The uniqueness of Tsavo lies in its dry unforgiving landscape and the symbiotic way in which animals survive: A family of dwarf mongoose help the hornbills get food.
While natural water sources in Tsavo disappear during the dry seasons, Mzima Springs is a permanent oasis and the national park’s iconic attraction.
The crystal-clear water of this chain of lakes is filtered through the volcanic rocks of the Chyulu Hills to the north; over 50 million gallons seeping from the ground every day into crystal clear pools buzzing with activity.
At Mzima Springs, hippo’s poop provide natural fertiliser that is the heart of the diversity of life in this ecosystem. The hippo fertiliser helps in growing date and raffia palms, water berries and figs whose falling fruits provide food for velvet monkeys and birds.
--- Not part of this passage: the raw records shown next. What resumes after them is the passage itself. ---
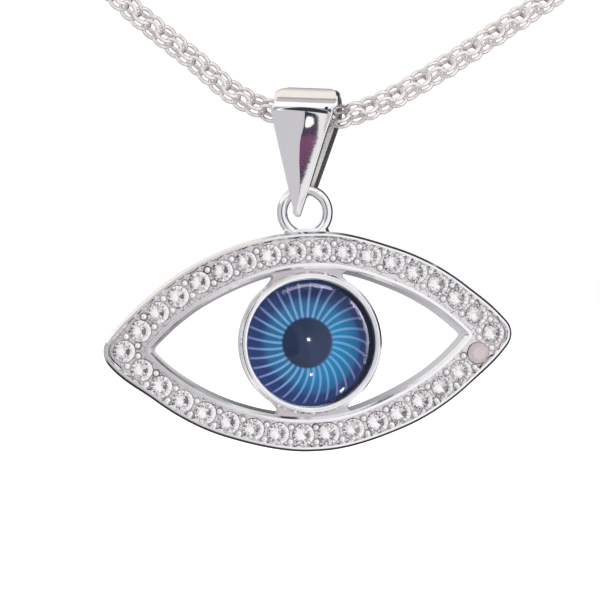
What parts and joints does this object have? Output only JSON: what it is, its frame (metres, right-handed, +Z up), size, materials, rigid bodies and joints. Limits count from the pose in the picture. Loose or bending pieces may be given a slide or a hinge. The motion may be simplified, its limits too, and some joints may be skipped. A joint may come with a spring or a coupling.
{
  "type": "evil eye pendant on a chain",
  "caption": "Eye-shaped silver pendant set with clear crystals, a blue glass iris in a round bezel, a folded bail and a rolo chain necklace, shown as worn.",
  "frame": {"origin": "middle of the clasp at the nape of the neck, where the necklace rests", "axes": "+Z up, the pendant faces -Y, +X to the viewer's right"},
  "size_m": [0.1244, 0.1102, 0.1415],
  "materials": {
    "silver": "polished silver",
    "chain_silver": "polished silver links",
    "clasp_silver": "polished silver",
    "iris_print": "printed disc with rays round a dark pupil",
    "eye_glass": "clear glass dome",
    "crystal": "clear brilliant-cut crystals"
  },
  "bodies": {
    "necklace": {"chain": "chain_silver", "clasp": "clasp_silver"},
    "bail": {"bail": "silver"},
    "eye": {"eye_frame": "silver", "iris_disc": "iris_print", "eye_cabochon": "eye_glass", "crystals": "crystal"}
  },
  "joints": [
    {"name": "bail_swing", "type": "hinge", "parent": "necklace", "child": "bail", "pos_m": [0, -0.106, -0.1135], "axis": [0.9838, -0.1735, -0.0454], "range_deg": [-75, 75]},
    {"name": "eye_swing", "type": "hinge", "parent": "bail", "child": "eye", "pos_m": [-0.00027, -0.10595, -0.11944], "axis": [0.9838, -0.1735, -0.0454], "range_deg": [-45, 45]}
  ]
}
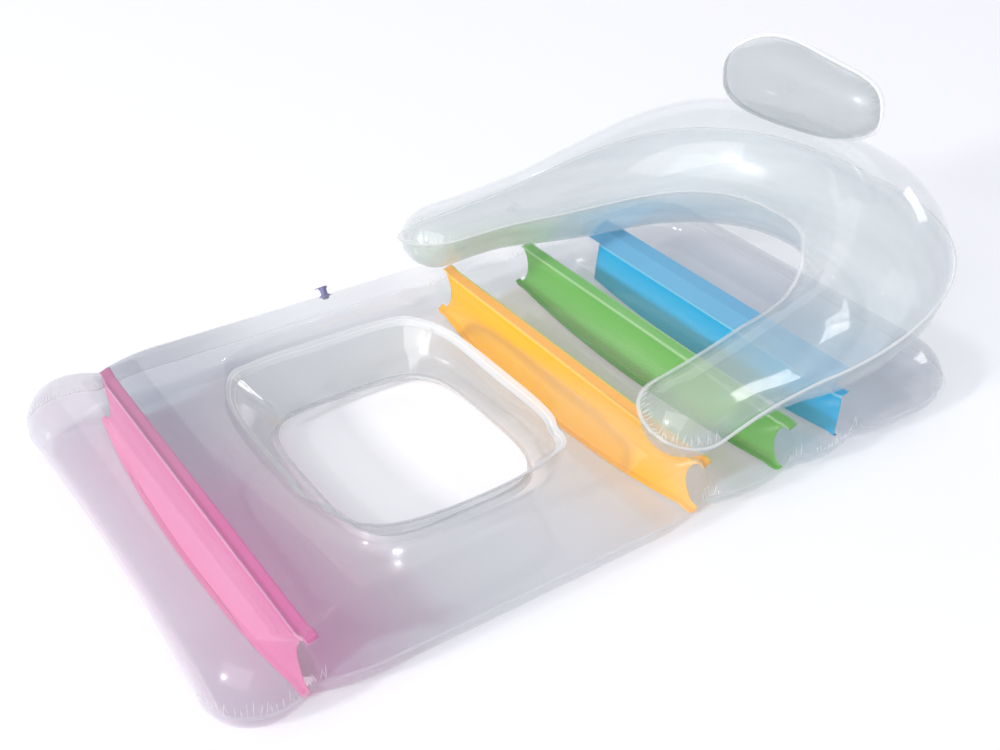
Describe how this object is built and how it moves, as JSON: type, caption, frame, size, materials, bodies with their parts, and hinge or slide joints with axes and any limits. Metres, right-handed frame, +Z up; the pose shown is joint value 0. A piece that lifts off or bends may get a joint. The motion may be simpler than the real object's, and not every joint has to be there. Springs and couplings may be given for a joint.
{
  "type": "inflatable pool lounger",
  "caption": "Clear film inflatable pool lounger with coloured webs, an open seat window, a raised horseshoe backrest with arms, and a head pillow.",
  "frame": {"origin": "middle of the footprint, on the ground", "axes": "+X from the foot to the head of the lounger, +Y to the side with the valves, +Z up"},
  "size_m": [1.4764, 0.8158, 0.5279],
  "materials": {
    "clear_film": "clear gloss",
    "pink_film": "gloss",
    "yellow_film": "gloss",
    "green_film": "gloss",
    "blue_film": "gloss",
    "valve_plastic": "satin"
  },
  "bodies": {
    "mattress": {"mattress_top_sheet": "clear_film", "mattress_bottom_sheet": "clear_film", "window_wall": "clear_film", "pink_web": "pink_film", "yellow_web": "yellow_film", "green_web": "green_film", "blue_web": "blue_film", "mattress_valve_base": "valve_plastic"},
    "backrest": {"backrest_top_sheet": "clear_film", "backrest_bottom_sheet": "clear_film", "backrest_tie_strip": "blue_film", "pillow_tie_strip": "clear_film", "backrest_valve_base": "valve_plastic"},
    "pillow": {"pillow_front_sheet": "clear_film", "pillow_back_sheet": "clear_film", "pillow_valve_base": "valve_plastic"},
    "mattress_stem": {"mattress_valve_stem": "valve_plastic"},
    "mattress_plug": {"mattress_valve_plug": "valve_plastic"},
    "mattress_flap": {"mattress_valve_flap": "clear_film"},
    "backrest_stem": {"backrest_valve_stem": "valve_plastic"},
    "backrest_plug": {"backrest_valve_plug": "valve_plastic"},
    "backrest_flap": {"backrest_valve_flap": "clear_film"},
    "pillow_stem": {"pillow_valve_stem": "valve_plastic"},
    "pillow_plug": {"pillow_valve_plug": "valve_plastic"},
    "pillow_flap": {"pillow_valve_flap": "clear_film"}
  },
  "joints": [
    {"name": "backrest_recline", "type": "hinge", "parent": "mattress", "child": "backrest", "pos_m": [0.3776, 0, 0.0874], "axis": [0, 1, 0], "range_deg": [-2, 6], "stiffness_Nm_per_rad": 20, "springref_deg": -1.72},
    {"name": "pillow_tilt", "type": "hinge", "parent": "backrest", "child": "pillow", "pos_m": [0.6074, 0, 0.37018], "axis": [0, 1, 0], "range_deg": [-3, 15], "stiffness_Nm_per_rad": 0.6},
    {"name": "mattress_valve_push_in", "type": "slide", "parent": "mattress", "child": "mattress_stem", "axis": [-0.0004, -0.5806, -0.8142], "range_m": [0, 0.0097]},
    {"name": "mattress_plug_lift", "type": "hinge", "parent": "mattress_stem", "child": "mattress_plug", "pos_m": [-0.1674, 0.38627, 0.11], "axis": [0.0005, 0.8142, -0.5806], "range_deg": [0, 120]},
    {"name": "mattress_flap_swing", "type": "hinge", "parent": "mattress_stem", "child": "mattress_flap", "pos_m": [-0.1732, 0.37368, 0.09233], "axis": [-0.0005, -0.8142, 0.5806], "range_deg": [0, 50], "stiffness_Nm_per_rad": 0.0001},
    {"name": "backrest_valve_push_in", "type": "slide", "parent": "backrest", "child": "backrest_stem", "axis": [0.0781, -0.7797, 0.6212], "range_m": [0, 0.0097]},
    {"name": "backrest_plug_lift", "type": "hinge", "parent": "backrest_stem", "child": "backrest_plug", "pos_m": [0.25114, 0.39731, 0.14988], "axis": [0.0619, -0.6181, -0.7836], "range_deg": [0, 120]},
    {"name": "backrest_flap_swing", "type": "hinge", "parent": "backrest_stem", "child": "backrest_flap", "pos_m": [0.24706, 0.37981, 0.16336], "axis": [-0.0619, 0.6181, 0.7836], "range_deg": [0, 50], "stiffness_Nm_per_rad": 0.0001},
    {"name": "pillow_valve_push_in", "type": "slide", "parent": "pillow", "child": "pillow_stem", "axis": [-0.9774, -0.209, 0.0312], "range_m": [0, 0.0097]},
    {"name": "pillow_plug_lift", "type": "hinge", "parent": "pillow_stem", "child": "pillow_plug", "pos_m": [0.6566, 0.08334, 0.41985], "axis": [-0.0305, -0.0065, -0.9995], "range_deg": [0, 120]},
    {"name": "pillow_flap_swing", "type": "hinge", "parent": "pillow_stem", "child": "pillow_flap", "pos_m": [0.63418, 0.08448, 0.42053], "axis": [0.0305, 0.0065, 0.9995], "range_deg": [0, 50], "stiffness_Nm_per_rad": 0.0001}
  ]
}
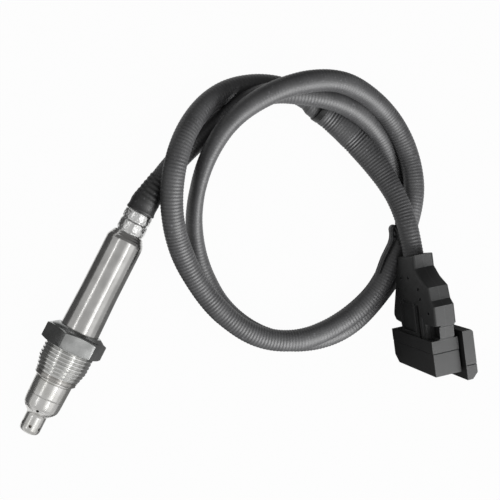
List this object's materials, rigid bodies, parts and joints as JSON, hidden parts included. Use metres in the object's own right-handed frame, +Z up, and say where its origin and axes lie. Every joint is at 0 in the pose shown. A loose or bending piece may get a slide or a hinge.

Hippo’s poop also provides nutrients for plants, food for insects and arthropods, mollusks, annelids, echinoderms and cnidarians beneath the waters of Mzima Springs.
Fish in the springs feed on the poop while providing the hippo with ‘house help’ duties; cleaning hippo’s teeth whenever they open the mouth, foraging for scraps stuck between the hippo’s teeth in an unusual mutuality of trust.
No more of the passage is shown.